As happy and fun as pride is now, pride celebrations were born from dissent. On June 28, 1969, police raided a popular gay bar in Greenwich Village in NYC: The Stonewall Inn. At the time, being gay was highly criminalized, so when the police raided the club and asked patrons dressed as women to line up to verify their sex, they refused. The debacle at the club caused a crowd to grow and as the police became increasingly violent toward the patrons, the patrons began to fight back. The riots lasted for six days following the raid. Bricks were thrown, windows were shattered, and a statement was made: the gay community will not be pushed around anymore. These riots became a symbol for the gay community to celebrate out loud and sparked the political activism that would lead to change in our communities.

The Cincinnati Pride Parade was founded in 1973 by the Cincinnati Gay Community (CGC).

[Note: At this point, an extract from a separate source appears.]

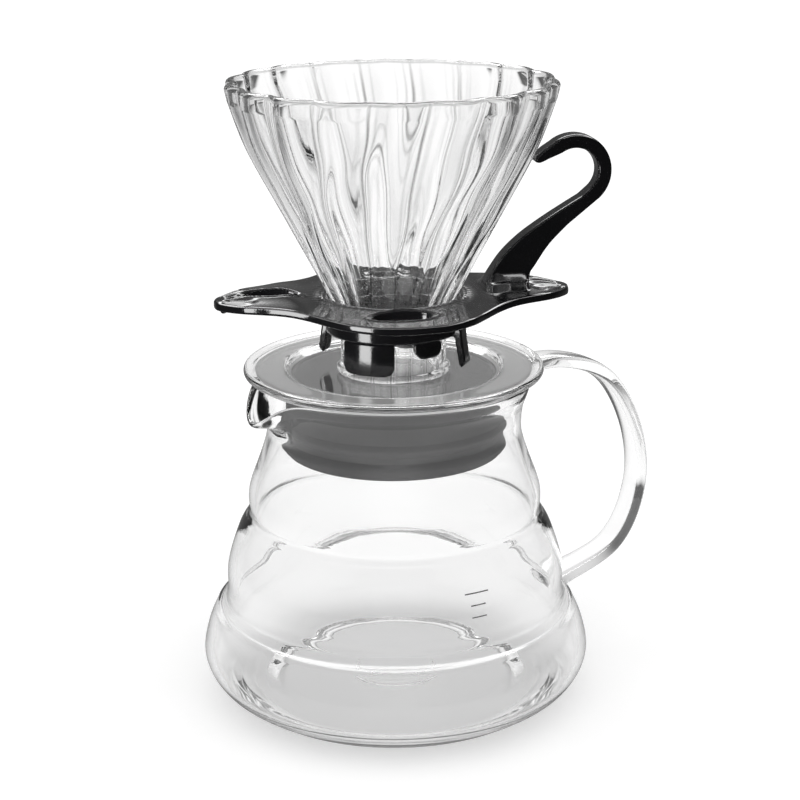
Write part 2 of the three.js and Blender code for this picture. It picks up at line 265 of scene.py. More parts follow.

The first gay pride went through OTR and ended in a rally at Fountain Square that had as little as 12-40 people show up. Conservative Cincinnati has definitely not always been a safe or fostering place for the LGBTQ+ community. Up until a little over decade ago, the city had a charter blocking legal protections for gays. The city’s censorship battles with gay artist Robert Maplethorpe and Hustler owner Larry Flynt through the ‘70s and ‘80s proved majority Catholic Cincinnati would not be a pioneer of sexual liberation.

Like most things, Cincinnati’s history and attitude toward the LGBTQ+ community has gotten better. After Article XII, which blocked protection for the gay community, was repealed in 2004, the first openly gay city councilman, Chris Seelbach, says it “flipped a switch” in Cincinnati’s attitude. In 2017, WCPO reported that Cincinnati may be “one of the most gay-friendly cities in the nation” and the attendance at the Pride Parade that year was as many as 90,000. The city may have a long way to go as far as total acceptance but the gay community has made considerable ground in the conservative city.

So come out on June 23 to celebrate the strength, perseverance, and love of greater Cincinnati’s LGBTQ+ community. Whether you identify within the rainbow flag or you’re an ally, show up to say that Cincinnati’s gay community is here and it’s queer and it isn’t going anywhere!